**Stated problem**:
Please set down exactly the lines of the listing below from the line containing "The OpenSCAD and" through the line containing "# ---- floor, light, camera", both lines included, leaving out all other lines.
## start Supplied information
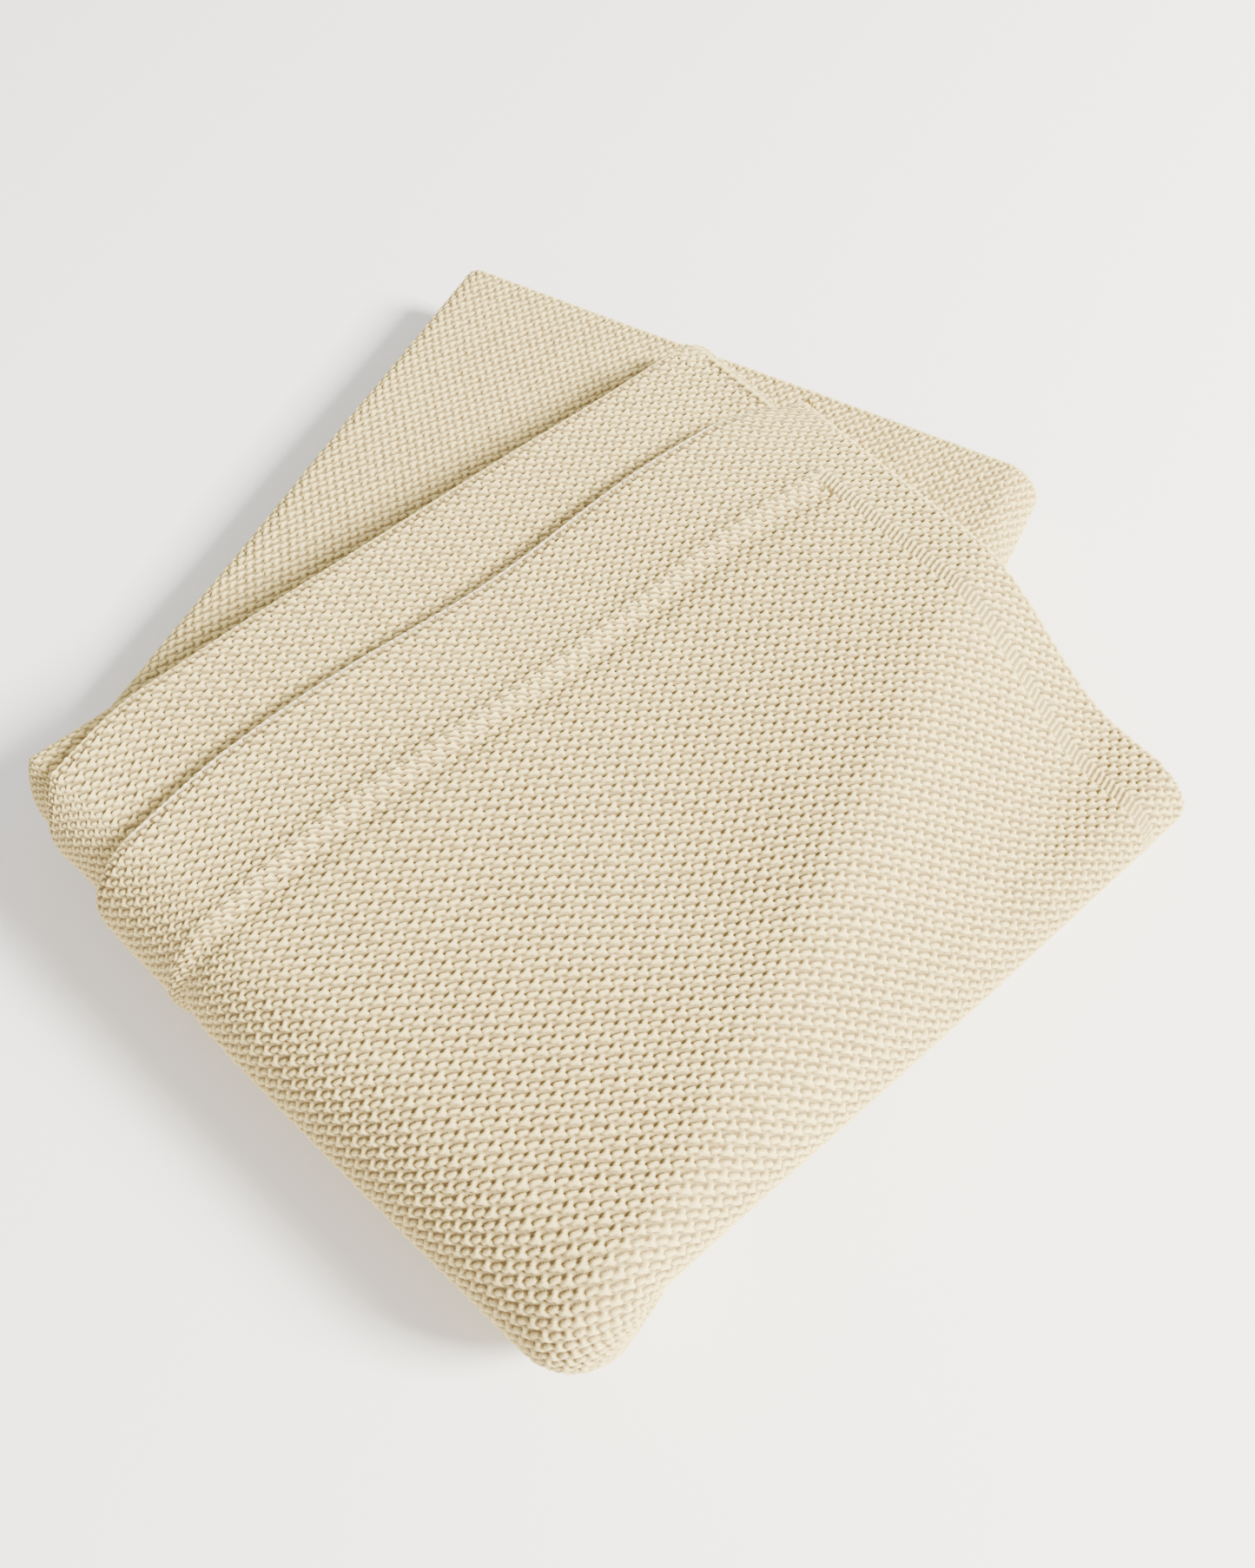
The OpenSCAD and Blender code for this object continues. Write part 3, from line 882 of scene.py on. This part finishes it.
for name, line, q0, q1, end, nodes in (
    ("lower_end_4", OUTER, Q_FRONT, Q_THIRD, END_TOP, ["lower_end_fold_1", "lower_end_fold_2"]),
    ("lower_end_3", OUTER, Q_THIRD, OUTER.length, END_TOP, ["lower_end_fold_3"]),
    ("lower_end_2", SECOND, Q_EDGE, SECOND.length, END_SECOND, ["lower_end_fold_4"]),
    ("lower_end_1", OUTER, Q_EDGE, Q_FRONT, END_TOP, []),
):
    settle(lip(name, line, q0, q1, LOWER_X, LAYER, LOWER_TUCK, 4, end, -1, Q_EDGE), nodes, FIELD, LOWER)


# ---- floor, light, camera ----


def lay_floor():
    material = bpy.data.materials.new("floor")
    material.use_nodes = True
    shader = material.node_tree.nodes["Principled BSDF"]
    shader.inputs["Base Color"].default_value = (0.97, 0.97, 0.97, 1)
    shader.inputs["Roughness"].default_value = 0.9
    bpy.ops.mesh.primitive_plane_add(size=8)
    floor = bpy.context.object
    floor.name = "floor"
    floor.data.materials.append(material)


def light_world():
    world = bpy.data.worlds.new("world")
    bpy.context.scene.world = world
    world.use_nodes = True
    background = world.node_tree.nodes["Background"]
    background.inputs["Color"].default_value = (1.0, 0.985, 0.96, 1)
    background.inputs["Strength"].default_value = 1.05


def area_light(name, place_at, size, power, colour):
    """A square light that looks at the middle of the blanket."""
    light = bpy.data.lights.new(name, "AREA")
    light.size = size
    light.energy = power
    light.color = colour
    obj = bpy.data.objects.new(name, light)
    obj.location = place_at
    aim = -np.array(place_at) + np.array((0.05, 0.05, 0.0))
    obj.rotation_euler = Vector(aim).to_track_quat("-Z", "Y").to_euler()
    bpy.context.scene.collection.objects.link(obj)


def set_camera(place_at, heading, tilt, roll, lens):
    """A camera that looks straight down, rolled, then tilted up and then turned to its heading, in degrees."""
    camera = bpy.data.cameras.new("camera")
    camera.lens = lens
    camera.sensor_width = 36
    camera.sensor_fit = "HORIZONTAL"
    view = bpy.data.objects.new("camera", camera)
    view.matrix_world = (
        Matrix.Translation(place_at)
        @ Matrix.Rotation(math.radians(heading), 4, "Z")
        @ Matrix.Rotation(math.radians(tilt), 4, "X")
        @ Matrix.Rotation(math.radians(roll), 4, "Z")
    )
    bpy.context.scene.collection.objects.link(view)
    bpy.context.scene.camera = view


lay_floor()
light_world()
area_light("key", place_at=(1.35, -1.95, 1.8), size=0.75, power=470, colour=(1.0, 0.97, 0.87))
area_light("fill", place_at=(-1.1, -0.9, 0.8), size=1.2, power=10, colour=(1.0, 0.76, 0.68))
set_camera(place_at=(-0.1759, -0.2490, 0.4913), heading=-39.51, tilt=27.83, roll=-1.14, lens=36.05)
## end Supplied information
## start Supplied information
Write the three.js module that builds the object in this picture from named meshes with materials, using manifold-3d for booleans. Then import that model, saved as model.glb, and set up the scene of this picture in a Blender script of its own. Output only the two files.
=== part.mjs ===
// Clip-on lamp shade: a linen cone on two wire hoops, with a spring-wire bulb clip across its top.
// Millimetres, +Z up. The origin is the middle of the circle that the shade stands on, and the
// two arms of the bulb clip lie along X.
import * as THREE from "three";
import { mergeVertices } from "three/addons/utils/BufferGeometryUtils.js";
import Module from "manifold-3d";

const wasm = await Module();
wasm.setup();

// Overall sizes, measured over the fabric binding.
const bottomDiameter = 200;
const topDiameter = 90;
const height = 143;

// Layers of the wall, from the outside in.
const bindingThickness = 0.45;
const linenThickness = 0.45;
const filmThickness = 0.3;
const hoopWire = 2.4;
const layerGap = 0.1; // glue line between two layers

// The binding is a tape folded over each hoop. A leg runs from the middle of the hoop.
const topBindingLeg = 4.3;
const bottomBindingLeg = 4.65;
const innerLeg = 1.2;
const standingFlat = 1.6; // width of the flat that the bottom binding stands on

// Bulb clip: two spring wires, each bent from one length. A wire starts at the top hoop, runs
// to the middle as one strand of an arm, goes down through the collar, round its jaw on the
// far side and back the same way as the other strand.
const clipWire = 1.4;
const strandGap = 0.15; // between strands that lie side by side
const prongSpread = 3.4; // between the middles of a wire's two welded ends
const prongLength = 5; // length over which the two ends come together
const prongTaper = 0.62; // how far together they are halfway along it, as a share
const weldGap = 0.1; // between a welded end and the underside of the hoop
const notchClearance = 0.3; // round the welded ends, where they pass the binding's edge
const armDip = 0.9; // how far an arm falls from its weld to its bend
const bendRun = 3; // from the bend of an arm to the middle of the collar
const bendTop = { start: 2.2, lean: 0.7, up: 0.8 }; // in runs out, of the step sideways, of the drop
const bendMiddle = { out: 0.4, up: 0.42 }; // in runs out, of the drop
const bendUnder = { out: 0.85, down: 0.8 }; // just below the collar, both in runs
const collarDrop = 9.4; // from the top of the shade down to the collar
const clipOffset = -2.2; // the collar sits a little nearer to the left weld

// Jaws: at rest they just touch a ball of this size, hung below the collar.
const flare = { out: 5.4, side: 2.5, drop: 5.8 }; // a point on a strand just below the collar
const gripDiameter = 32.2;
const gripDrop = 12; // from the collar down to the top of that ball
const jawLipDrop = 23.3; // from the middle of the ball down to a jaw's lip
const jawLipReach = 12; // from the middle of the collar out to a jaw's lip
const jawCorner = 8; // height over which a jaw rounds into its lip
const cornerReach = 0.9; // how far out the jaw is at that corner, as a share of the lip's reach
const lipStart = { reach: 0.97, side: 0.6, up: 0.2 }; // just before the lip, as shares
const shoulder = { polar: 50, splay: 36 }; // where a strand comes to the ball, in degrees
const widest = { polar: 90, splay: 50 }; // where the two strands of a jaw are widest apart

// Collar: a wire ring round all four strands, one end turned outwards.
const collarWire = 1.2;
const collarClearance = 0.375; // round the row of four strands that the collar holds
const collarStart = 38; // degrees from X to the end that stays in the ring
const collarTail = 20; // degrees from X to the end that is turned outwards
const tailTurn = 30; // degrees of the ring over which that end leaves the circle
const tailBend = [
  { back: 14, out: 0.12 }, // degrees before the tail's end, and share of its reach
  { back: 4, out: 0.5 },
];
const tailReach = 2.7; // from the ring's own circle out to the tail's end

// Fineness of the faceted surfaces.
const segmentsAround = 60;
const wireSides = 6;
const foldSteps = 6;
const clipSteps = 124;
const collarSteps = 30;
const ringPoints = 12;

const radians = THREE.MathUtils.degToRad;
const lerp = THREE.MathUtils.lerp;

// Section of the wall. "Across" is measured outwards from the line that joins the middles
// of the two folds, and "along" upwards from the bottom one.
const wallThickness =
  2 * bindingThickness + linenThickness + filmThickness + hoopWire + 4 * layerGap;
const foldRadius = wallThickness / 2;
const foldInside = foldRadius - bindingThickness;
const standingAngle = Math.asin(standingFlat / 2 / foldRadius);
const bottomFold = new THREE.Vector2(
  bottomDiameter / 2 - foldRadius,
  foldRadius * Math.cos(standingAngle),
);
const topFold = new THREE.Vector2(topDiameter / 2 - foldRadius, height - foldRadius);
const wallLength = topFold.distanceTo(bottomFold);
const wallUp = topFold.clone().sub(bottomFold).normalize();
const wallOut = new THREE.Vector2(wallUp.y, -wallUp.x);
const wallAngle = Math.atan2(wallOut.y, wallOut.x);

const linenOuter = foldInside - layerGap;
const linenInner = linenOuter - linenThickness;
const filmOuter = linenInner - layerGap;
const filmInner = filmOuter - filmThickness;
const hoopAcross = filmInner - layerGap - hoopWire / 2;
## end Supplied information
## start Supplied information
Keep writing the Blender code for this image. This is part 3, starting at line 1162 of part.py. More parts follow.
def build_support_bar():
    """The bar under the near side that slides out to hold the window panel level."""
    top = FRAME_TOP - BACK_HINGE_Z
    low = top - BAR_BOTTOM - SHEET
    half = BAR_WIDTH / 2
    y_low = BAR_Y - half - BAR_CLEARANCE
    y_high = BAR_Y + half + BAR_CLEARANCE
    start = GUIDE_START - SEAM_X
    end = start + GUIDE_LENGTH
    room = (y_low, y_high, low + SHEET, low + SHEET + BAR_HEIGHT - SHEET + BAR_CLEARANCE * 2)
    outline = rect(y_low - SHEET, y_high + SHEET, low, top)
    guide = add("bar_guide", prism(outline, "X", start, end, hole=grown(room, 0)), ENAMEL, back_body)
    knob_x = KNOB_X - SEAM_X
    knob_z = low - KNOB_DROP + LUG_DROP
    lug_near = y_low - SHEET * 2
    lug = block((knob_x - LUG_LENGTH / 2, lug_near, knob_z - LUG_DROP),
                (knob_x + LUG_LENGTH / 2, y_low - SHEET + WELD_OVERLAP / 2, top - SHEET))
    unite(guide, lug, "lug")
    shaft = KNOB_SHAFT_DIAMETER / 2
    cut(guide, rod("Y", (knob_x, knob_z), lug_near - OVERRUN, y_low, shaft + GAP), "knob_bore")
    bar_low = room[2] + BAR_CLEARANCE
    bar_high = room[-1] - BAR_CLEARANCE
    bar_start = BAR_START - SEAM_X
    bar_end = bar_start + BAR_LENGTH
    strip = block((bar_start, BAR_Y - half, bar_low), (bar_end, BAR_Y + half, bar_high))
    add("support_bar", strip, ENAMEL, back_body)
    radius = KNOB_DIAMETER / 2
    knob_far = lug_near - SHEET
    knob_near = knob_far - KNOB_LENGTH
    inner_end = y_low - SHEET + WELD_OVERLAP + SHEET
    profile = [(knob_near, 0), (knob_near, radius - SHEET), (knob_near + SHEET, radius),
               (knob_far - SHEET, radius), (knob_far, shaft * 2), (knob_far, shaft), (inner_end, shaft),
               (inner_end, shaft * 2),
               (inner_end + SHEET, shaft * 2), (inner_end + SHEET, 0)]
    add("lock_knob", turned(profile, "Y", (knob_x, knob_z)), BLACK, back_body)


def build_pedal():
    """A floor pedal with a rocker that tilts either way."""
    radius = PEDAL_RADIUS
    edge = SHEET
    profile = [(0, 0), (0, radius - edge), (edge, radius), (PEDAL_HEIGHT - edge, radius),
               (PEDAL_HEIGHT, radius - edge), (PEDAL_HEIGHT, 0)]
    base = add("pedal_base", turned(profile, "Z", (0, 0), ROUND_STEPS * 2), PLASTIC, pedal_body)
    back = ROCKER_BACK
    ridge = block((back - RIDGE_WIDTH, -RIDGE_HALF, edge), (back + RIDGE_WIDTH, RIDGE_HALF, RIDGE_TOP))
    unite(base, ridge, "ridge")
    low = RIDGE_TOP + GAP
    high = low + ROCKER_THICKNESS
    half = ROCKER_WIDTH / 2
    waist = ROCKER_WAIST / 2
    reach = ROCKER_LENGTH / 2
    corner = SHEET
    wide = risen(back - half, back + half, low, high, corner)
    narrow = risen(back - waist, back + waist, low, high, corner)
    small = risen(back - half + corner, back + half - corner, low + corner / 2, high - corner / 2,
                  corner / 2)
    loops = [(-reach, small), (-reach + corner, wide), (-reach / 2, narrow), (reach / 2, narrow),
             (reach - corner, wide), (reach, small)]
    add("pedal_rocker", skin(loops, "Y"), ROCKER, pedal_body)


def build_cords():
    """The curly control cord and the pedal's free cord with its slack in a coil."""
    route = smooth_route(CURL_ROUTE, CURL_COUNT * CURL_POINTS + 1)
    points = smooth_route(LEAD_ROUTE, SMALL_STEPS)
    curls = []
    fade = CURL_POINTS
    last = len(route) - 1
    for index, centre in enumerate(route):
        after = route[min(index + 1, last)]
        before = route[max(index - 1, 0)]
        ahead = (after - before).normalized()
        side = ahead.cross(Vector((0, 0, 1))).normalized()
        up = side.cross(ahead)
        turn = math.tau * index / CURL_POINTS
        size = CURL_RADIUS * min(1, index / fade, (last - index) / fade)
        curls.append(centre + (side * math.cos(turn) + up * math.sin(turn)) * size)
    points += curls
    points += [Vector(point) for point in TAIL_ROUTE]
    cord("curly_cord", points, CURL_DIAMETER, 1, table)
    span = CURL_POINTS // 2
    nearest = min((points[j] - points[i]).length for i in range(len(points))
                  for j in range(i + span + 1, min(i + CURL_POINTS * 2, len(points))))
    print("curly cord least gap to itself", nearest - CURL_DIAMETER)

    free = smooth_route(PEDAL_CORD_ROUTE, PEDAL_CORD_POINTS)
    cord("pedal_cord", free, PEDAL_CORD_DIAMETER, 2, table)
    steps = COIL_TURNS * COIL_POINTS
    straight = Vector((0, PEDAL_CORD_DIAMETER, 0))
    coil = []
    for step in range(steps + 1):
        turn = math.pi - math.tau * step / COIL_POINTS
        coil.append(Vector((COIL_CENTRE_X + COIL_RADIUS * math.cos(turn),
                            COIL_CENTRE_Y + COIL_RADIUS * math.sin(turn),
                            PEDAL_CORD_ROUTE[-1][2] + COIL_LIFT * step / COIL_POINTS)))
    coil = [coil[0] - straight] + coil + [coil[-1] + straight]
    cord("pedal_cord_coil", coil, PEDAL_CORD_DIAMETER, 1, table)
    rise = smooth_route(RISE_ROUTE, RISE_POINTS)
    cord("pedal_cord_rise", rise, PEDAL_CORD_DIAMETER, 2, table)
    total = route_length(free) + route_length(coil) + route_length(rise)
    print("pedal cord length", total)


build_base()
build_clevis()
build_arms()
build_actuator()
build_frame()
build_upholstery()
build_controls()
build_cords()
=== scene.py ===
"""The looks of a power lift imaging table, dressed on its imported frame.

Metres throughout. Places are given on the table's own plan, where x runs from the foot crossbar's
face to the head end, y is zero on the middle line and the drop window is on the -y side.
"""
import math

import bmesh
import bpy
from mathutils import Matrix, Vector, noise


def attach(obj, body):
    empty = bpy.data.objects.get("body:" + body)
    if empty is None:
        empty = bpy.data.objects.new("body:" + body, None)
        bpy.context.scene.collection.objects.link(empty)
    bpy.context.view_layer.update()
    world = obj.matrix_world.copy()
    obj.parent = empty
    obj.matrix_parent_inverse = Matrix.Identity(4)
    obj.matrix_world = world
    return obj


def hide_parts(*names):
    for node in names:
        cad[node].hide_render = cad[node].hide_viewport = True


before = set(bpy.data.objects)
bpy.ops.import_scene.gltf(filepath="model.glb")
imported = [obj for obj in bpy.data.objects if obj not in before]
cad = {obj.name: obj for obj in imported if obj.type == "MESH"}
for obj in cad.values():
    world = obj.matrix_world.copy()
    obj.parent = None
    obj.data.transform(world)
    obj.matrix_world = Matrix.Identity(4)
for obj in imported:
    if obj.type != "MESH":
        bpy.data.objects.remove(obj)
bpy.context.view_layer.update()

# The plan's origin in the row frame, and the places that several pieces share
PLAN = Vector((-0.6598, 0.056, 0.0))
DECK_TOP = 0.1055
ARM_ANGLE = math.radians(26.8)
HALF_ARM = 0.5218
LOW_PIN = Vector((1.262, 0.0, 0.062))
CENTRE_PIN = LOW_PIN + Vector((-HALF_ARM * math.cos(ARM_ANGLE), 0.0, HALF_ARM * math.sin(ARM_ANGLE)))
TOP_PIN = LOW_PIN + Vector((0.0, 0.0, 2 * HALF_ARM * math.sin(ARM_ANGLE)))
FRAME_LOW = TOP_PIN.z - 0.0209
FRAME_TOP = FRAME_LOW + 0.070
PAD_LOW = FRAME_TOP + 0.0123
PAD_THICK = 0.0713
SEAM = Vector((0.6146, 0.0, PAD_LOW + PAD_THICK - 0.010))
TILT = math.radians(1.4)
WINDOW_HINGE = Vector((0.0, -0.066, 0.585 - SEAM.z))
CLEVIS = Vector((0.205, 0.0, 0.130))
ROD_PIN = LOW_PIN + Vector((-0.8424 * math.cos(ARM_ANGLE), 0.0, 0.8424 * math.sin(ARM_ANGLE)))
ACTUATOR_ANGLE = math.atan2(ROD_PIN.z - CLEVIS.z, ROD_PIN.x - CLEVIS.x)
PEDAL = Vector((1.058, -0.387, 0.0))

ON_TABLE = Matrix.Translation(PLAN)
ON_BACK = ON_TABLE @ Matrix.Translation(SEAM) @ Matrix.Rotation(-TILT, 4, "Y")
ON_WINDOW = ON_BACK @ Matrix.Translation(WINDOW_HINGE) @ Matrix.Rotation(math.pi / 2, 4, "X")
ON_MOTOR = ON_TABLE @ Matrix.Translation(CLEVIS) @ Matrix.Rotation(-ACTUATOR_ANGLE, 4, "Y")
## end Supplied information
**Written solution**:
The OpenSCAD and Blender code for this object continues. Write part 3, from line 882 of scene.py on. This part finishes it.
for name, line, q0, q1, end, nodes in (
    ("lower_end_4", OUTER, Q_FRONT, Q_THIRD, END_TOP, ["lower_end_fold_1", "lower_end_fold_2"]),
    ("lower_end_3", OUTER, Q_THIRD, OUTER.length, END_TOP, ["lower_end_fold_3"]),
    ("lower_end_2", SECOND, Q_EDGE, SECOND.length, END_SECOND, ["lower_end_fold_4"]),
    ("lower_end_1", OUTER, Q_EDGE, Q_FRONT, END_TOP, []),
):
    settle(lip(name, line, q0, q1, LOWER_X, LAYER, LOWER_TUCK, 4, end, -1, Q_EDGE), nodes, FIELD, LOWER)


# ---- floor, light, camera ----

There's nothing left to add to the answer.